Euresearch
- Founded: 2001, Switzerland
- Type: Nonprofit organisation
- Legal status: Association; Commercial Register Number: CH-035.6.033.770-8
- Headquarters: Bern, Switzerland
- President: Edwin Charles Constable
- Vice-President: Antonella Santuccione Chadha
- Director: Francesco Kienzle
- Website: https://www.euresearch.ch/

= Euresearch =

Swiss national association

Euresearch is a non-profit organisation that provides a Swiss guide to European research and innovation. It was founded in 2001 and become a Swiss association in 2004. In 2026, Euresearch celebrates its 25th anniversary.

Euresearch is federally funded and mandated by the State Secretariat for Education, Research and Innovation (SERI) to provide information and advisory services on the European Union (EU) Framework Programmes for Research and Innovation (FPs) to researchers and innovators in public institutions and the private sector in Switzerland.

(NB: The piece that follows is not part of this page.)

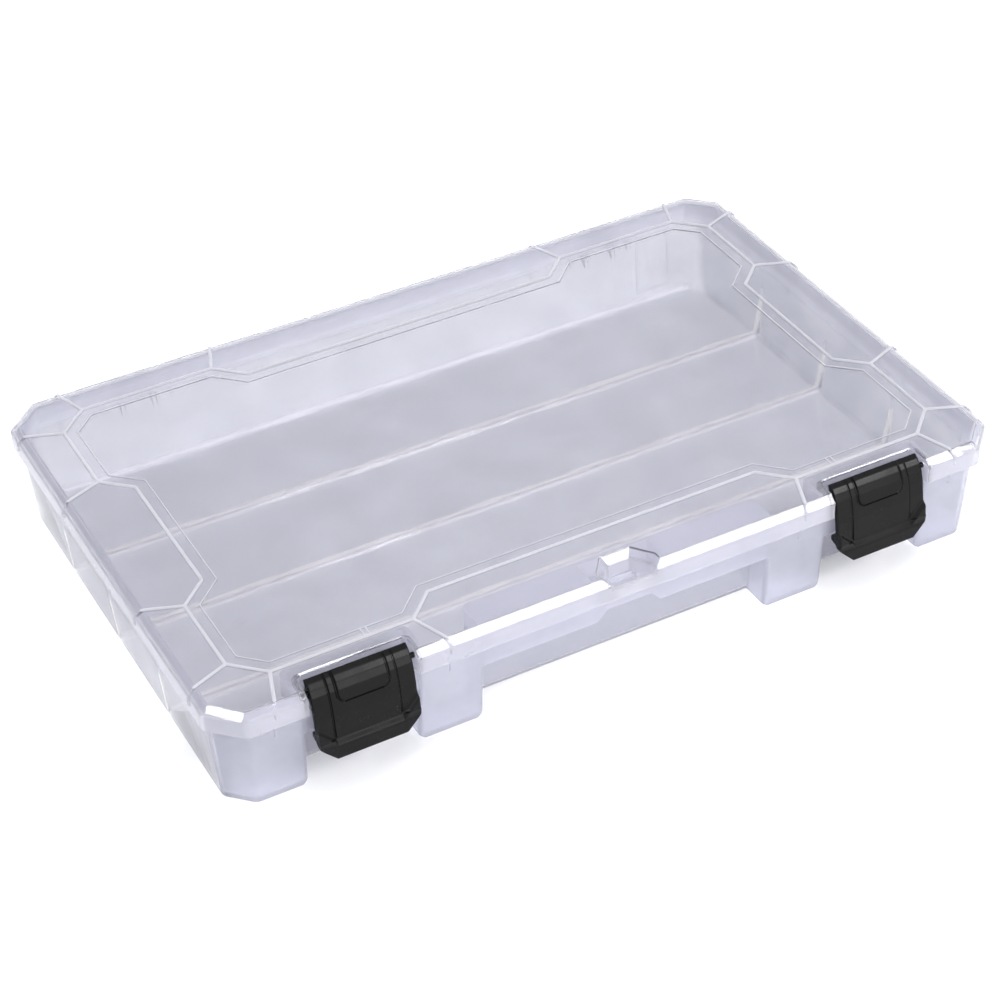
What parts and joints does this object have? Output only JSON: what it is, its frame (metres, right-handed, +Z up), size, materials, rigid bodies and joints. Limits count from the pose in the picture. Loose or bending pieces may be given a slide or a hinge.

Euresearch has been active since FP6 and the mandate from SERI has been renewed several times. Euresearch was evaluated in 2010 and 2015.

== Services ==
Euresearch provides services for all the stages of the EU funding process. Services include individual consultation, training and events, and publications such as factsheets and a monthly newsletter.

== Organisation ==
Euresearch is made up of the Network Office in Bern and Regional Offices located at Swiss universities, federal institutes of technology and universities of applied sciences. The EU FP National Contact Points for Switzerland, who specialise in topics and areas of the EU FPs, are located at the Network Office. The Regional Offices have advisors who know the specifics of their own institution and company advisors who provide support to businesses.

== Association bodies ==
The Euresearch Association comprises three bodies:

1. Euresearch Association Members
2. Euresearch Association Board
3. Euresearch Management Board

=== Euresearch association members ===
Association members are the Swiss universities, federal institutes of technology, universities of applied sciences and other organisations who host a Euresearch office and/or pay a membership fee. Each member nominates a representative, who serves a four-year term. The composition of members is:

==== Universities ====

- University of Basel
- University of Bern
- University of Fribourg
- University of Geneva
- University of Lausanne
- University of Lugano
- University of Neuchâtel
- University of Lucerne
- University of St. Gallen
- University of Zurich

==== Federal institutes of technology ====

- Swiss Federal Institute of Technology Zurich
- Swiss Federal Institute of Technology Lausanne

==== Universities of applied sciences ====

- Bern University of Applied Sciences
- University of Applied Sciences and Arts of Southern Switzerland
- University of Applied Sciences of the Grisons
- University of Applied Sciences and Arts Northwestern Switzerland
- Eastern Switzerland University of Applied Sciences
- Lucerne University of Applied Sciences and Arts
- University of Applied Sciences and Arts of Western Switzerland
- Zurich University of Applied Sciences

===== Other organisations =====

- Swiss National Science Foundation
- Swissmem

=== Euresearch Association Board ===
The Association Board is the executive body of Euresearch and consists of 10-12 members elected by the Association members. Board members serve a four-year term.

=== Euresearch Management Board ===
The Management Board is the operational body of Euresearch and consists of the director, vice-director and representatives from the offices.